Macromolecular Migration in Microfluidics

Abstract

One of the great fascinations chemical engineers have with polymeric liquids is their curious behaviour when confined. In this thesis, we use macromolecular theory that relies entirely on flow orientation to explain the rheology of polymeric liquids in confinement. Specifically, we use rigid dumbbell theory to explain the curious effects of polymer confinement: (a) diminishing complex viscosity, and (b) emigration from high-shear. Whereas much is known about the complex viscosity of polymeric liquids, far less is understood about the behaviour of this material function when macromolecules are confined. By confined, we mean that the gap along the velocity gradient is small enough to reorient the polymers. In the first part of this thesis, we examine classical analytical solutions for a confined rigid dumbbell suspension in small-amplitude oscillatory shear flow. We test these analytical solutions against the measured effects of confinement on both parts of the complex viscosity of a Carbopol suspension and three polystyrene solutions. Microfluidic design, fabrication and experiments have developed rapidly, leading to lab-on-chip separation or fractionation. In the second part of this thesis, we design a continuous concentrator for macromolecular solutions. Our design relies on the analytical solutions for orientational diffusion under laminar pressure-driven slot flow through a microchannel. Using rigid dumbbell theory, we provide analytical solutions for the design of our microfluidic macromolecular hydrodynamic chromatography. We arrive at our design through the use of well-known confinement-driven composition profiles. Using a pair of razor-sharp blades, our design separates the slot flow into a symmetric core inner slot (concentrated) between two outer slots (diluted).

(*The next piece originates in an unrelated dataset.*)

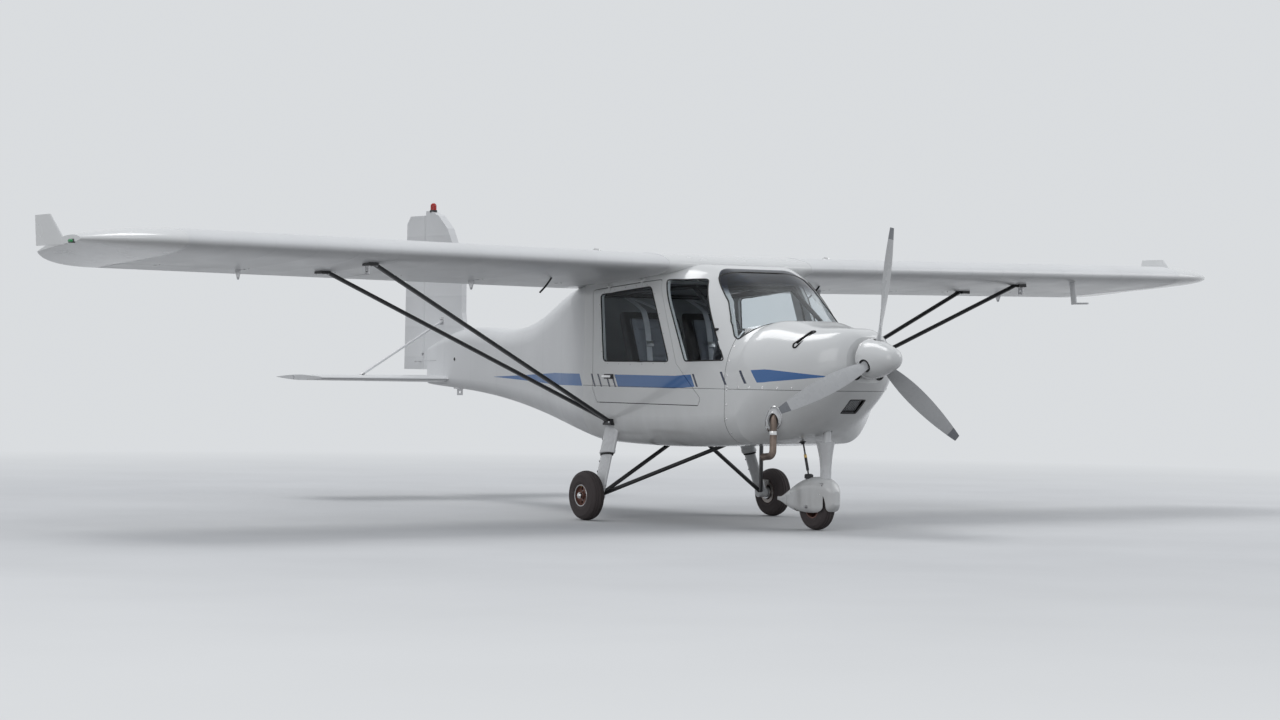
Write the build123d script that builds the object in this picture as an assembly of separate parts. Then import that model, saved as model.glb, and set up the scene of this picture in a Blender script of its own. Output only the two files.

We discover a minimum dimensionless blade leading edge separation for complete fractionation, and that this decreases with confinement, and also decreases with dimensionless shear rate. In the last part of this thesis, using our earlier analytical rigid dumbbell theory for orientational diffusion under laminar pressure-driven slot flow through a microchannel, we design and fabricate a passive, continuous microfluidic separator. By passive, we mean channel geometry or particle inertia control the migration inside the microchannels. We designed and fabricated (soft lithography) slot-flow and square duct straight microfluidic channels with one inlet and three outlets.